===== DATASET CONTENT

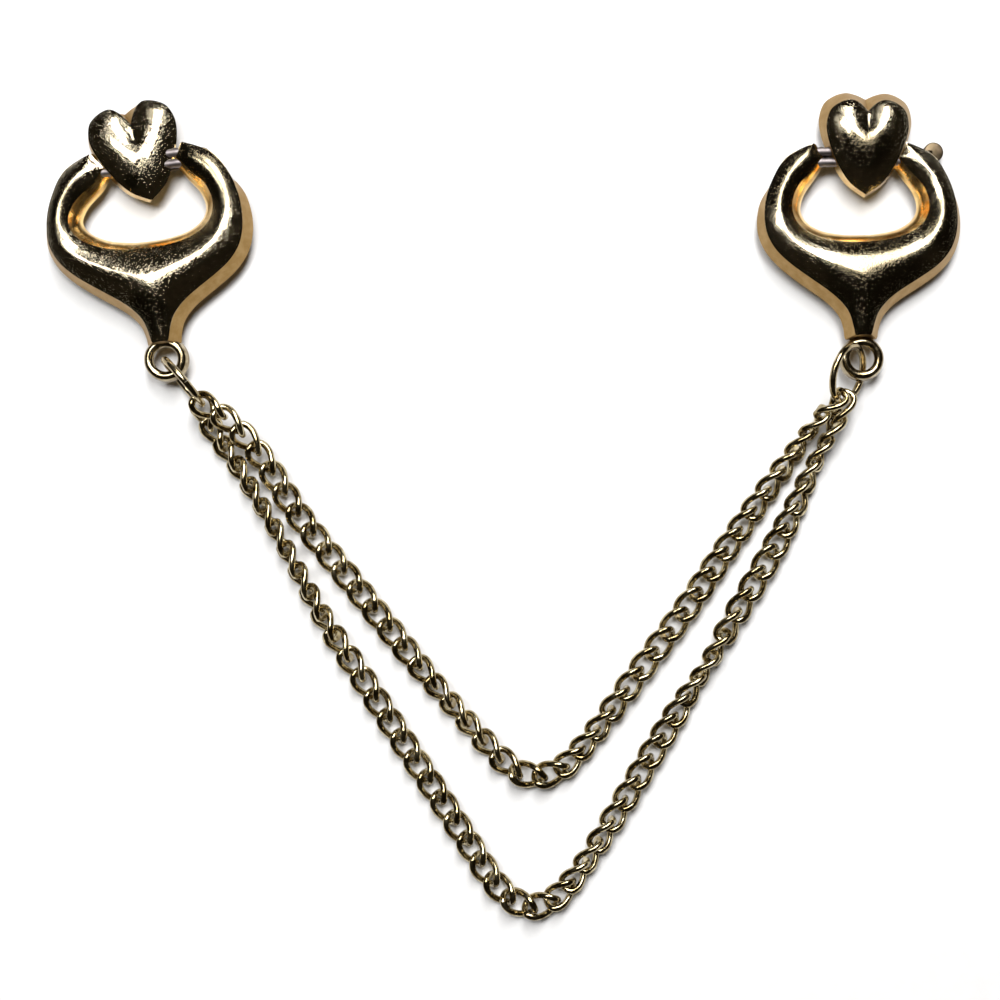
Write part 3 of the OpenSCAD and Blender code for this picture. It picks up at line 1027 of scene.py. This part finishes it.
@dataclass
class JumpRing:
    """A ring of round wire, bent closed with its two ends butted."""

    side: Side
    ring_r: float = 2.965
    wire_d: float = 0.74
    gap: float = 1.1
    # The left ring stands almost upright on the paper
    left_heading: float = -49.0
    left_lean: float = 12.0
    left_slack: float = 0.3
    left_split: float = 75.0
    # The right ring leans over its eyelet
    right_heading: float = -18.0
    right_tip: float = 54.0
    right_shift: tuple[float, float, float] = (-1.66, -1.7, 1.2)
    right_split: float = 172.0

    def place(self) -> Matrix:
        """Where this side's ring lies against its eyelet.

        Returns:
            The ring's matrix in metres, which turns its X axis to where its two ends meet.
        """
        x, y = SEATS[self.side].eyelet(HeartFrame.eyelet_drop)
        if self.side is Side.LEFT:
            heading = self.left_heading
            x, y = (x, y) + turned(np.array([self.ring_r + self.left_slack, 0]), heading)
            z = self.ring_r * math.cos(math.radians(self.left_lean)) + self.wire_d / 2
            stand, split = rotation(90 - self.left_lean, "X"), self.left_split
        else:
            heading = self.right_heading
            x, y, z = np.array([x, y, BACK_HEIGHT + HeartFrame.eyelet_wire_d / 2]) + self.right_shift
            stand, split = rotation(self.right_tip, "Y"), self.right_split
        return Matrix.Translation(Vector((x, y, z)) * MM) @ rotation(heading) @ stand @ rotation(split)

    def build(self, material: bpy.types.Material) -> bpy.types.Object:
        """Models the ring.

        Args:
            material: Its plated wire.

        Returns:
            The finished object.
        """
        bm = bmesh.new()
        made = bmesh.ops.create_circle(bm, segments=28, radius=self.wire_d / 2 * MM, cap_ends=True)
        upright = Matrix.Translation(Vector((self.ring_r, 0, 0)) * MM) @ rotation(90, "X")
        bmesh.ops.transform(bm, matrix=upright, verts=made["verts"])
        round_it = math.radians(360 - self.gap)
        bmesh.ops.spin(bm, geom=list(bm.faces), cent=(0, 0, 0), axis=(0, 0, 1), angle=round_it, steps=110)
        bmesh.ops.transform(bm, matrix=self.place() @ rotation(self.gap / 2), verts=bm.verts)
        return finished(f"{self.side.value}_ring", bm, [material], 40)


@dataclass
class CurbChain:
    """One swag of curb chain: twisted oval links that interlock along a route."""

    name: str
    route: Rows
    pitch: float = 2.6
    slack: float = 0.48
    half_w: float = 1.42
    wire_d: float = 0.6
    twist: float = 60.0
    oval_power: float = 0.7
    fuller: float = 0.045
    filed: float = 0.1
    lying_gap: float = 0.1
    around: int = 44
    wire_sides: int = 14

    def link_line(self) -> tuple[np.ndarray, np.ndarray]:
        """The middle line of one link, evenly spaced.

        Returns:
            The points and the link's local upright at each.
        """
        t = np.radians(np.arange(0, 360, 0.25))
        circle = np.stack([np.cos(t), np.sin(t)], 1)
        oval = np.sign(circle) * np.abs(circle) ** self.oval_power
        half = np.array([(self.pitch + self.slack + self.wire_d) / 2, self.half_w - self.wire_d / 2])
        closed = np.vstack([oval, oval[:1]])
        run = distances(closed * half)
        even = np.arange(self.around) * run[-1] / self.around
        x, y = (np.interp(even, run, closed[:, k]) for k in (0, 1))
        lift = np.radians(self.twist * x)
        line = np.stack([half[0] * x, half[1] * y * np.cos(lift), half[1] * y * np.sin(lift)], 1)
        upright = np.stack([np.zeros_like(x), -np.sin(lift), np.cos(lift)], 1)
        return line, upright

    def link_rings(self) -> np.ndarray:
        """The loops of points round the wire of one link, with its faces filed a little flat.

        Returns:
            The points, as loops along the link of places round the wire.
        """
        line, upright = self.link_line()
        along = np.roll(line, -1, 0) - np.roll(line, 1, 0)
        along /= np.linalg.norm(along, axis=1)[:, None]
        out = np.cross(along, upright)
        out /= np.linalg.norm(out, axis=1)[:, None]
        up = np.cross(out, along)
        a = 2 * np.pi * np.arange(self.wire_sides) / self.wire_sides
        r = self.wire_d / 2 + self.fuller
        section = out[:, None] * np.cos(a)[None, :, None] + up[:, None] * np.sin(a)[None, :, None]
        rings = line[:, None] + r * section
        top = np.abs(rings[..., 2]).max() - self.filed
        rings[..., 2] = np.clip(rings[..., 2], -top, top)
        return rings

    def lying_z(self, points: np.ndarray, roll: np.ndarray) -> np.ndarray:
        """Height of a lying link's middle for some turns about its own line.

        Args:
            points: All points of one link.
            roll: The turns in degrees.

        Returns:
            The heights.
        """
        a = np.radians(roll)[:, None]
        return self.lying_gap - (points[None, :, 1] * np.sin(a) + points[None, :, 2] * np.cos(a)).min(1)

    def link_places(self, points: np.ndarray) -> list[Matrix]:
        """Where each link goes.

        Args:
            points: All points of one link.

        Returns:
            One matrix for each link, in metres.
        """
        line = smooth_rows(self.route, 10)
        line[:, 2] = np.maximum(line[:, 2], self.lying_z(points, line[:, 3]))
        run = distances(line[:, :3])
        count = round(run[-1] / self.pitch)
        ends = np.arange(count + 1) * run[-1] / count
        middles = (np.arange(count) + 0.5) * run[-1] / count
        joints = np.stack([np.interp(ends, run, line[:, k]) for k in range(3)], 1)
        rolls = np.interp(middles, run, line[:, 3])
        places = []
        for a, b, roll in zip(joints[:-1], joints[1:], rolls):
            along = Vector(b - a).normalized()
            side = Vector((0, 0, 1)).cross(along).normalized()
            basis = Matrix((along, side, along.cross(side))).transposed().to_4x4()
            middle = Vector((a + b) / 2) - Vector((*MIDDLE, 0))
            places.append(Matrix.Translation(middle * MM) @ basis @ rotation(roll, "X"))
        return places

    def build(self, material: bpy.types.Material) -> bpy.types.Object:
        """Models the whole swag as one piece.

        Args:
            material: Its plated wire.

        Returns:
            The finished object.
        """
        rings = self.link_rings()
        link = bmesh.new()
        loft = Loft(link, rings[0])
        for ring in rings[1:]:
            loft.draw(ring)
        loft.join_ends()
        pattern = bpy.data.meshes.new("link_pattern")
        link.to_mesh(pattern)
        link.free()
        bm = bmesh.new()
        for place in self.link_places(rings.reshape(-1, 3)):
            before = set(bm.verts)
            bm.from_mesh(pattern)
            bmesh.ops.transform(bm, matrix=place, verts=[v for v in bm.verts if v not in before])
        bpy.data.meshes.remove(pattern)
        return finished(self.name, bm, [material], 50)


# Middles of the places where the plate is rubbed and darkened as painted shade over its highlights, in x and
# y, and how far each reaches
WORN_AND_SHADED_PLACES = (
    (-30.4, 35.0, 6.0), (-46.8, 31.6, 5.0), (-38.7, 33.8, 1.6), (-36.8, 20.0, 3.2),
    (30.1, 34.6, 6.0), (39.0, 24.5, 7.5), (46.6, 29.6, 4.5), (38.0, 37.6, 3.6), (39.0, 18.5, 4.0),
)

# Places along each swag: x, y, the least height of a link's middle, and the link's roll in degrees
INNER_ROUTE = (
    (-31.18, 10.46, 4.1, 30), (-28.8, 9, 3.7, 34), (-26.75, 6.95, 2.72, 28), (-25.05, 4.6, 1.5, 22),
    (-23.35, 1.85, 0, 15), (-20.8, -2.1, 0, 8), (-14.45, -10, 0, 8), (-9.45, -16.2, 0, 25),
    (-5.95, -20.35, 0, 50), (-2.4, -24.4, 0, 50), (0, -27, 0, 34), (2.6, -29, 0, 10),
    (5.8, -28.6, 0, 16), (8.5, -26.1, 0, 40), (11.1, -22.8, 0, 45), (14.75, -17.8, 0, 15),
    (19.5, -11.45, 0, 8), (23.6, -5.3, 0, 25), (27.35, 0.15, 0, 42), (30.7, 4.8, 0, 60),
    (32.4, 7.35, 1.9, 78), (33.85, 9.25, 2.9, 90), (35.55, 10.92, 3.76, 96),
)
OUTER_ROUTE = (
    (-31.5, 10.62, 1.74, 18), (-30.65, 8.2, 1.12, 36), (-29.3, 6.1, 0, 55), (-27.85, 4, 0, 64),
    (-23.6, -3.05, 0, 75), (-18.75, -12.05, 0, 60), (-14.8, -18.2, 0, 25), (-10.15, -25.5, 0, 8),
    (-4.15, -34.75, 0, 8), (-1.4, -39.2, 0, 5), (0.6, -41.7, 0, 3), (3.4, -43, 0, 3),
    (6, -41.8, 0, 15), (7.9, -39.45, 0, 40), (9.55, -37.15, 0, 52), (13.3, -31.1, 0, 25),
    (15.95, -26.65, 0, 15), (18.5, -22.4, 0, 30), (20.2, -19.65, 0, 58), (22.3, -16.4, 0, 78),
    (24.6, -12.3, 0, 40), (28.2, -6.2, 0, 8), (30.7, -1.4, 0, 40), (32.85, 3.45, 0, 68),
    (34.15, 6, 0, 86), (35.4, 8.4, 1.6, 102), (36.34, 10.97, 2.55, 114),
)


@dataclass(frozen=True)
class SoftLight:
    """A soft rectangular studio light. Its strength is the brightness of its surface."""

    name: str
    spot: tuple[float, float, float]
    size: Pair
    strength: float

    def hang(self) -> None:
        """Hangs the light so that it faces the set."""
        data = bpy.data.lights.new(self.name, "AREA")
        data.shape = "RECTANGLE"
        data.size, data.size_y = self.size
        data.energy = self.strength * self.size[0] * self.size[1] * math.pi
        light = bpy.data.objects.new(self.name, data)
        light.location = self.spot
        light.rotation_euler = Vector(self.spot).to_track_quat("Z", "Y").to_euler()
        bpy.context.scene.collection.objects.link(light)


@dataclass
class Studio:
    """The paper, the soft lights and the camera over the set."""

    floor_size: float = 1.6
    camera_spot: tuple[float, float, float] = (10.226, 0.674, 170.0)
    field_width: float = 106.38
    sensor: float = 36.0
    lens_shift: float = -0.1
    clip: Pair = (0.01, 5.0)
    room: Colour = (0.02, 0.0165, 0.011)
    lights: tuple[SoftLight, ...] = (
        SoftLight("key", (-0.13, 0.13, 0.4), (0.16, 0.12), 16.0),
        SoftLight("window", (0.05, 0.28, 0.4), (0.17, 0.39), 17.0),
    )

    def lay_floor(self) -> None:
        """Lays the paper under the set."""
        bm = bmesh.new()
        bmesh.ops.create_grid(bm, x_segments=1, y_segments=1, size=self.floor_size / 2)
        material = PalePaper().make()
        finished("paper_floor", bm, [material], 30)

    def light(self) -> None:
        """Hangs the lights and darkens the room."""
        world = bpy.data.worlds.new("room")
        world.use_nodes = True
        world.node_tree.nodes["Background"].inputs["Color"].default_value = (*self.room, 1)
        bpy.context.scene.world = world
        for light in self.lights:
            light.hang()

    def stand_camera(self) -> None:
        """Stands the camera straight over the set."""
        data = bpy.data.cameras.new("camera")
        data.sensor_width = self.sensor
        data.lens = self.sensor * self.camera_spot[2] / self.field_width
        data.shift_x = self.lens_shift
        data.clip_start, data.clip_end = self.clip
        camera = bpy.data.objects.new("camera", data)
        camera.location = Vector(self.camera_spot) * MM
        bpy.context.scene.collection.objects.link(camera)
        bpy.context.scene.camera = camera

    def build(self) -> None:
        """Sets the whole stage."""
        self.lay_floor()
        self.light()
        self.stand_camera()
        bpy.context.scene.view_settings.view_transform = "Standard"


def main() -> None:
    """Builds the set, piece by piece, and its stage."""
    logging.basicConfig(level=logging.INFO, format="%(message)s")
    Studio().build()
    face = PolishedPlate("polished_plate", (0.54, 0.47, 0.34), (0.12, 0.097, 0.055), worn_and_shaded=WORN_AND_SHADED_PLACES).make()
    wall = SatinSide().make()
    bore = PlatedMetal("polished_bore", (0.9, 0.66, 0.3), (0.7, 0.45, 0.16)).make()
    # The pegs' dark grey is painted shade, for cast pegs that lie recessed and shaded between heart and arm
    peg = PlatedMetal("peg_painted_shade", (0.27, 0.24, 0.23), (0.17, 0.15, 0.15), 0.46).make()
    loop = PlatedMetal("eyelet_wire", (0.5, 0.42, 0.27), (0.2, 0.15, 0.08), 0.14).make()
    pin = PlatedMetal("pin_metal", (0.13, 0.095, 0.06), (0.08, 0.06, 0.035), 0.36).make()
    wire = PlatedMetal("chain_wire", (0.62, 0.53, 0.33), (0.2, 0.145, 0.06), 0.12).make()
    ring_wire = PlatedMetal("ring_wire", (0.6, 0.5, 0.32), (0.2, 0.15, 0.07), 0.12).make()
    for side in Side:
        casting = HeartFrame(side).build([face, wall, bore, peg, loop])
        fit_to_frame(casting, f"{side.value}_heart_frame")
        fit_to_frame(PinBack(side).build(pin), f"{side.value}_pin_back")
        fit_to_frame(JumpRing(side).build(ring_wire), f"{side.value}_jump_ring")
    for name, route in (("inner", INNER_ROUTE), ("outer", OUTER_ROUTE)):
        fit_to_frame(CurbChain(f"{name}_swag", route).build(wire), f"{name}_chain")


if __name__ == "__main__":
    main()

==========

### WHAT IS NEEDED
From the first line above through the line that contains "right_split: float = 172.0", quote each line exactly. Output nothing more.

### RESPONSE TO THIS EXERCISE
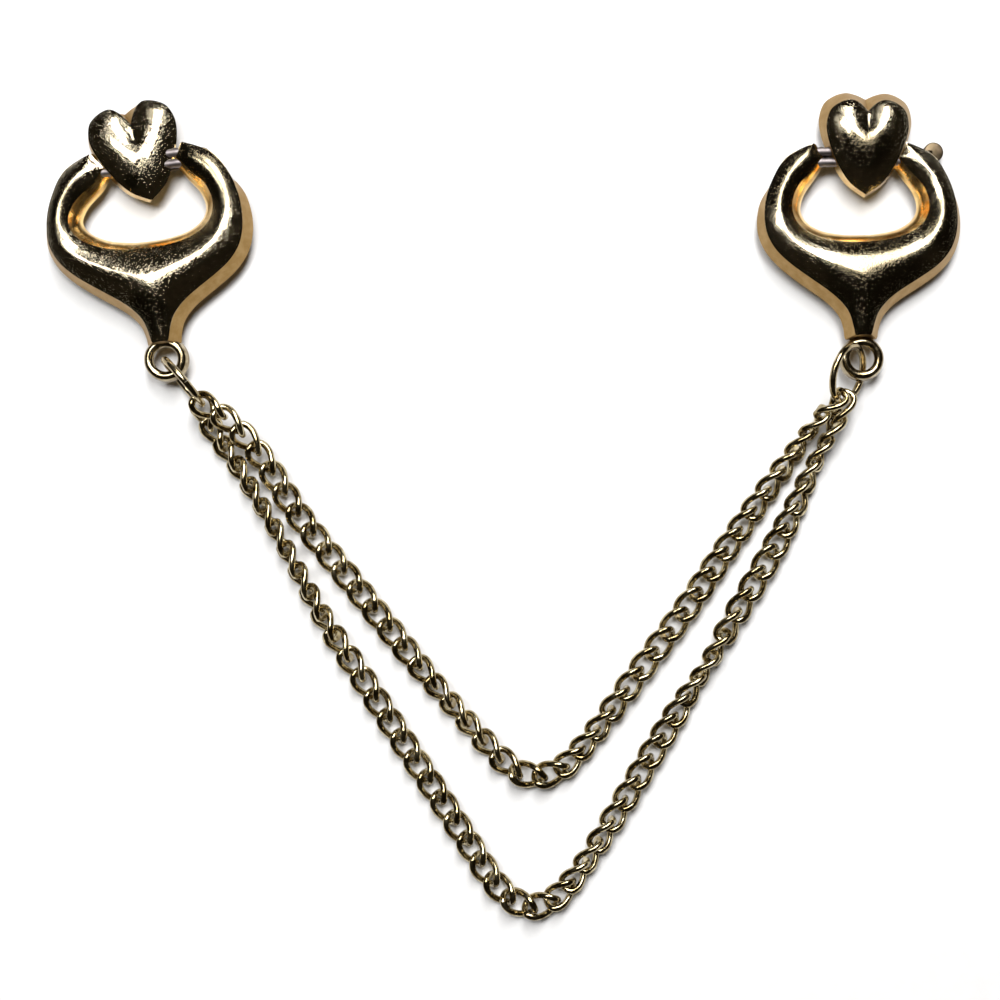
Write part 3 of the OpenSCAD and Blender code for this picture. It picks up at line 1027 of scene.py. This part finishes it.
@dataclass
class JumpRing:
    """A ring of round wire, bent closed with its two ends butted."""

    side: Side
    ring_r: float = 2.965
    wire_d: float = 0.74
    gap: float = 1.1
    # The left ring stands almost upright on the paper
    left_heading: float = -49.0
    left_lean: float = 12.0
    left_slack: float = 0.3
    left_split: float = 75.0
    # The right ring leans over its eyelet
    right_heading: float = -18.0
    right_tip: float = 54.0
    right_shift: tuple[float, float, float] = (-1.66, -1.7, 1.2)
    right_split: float = 172.0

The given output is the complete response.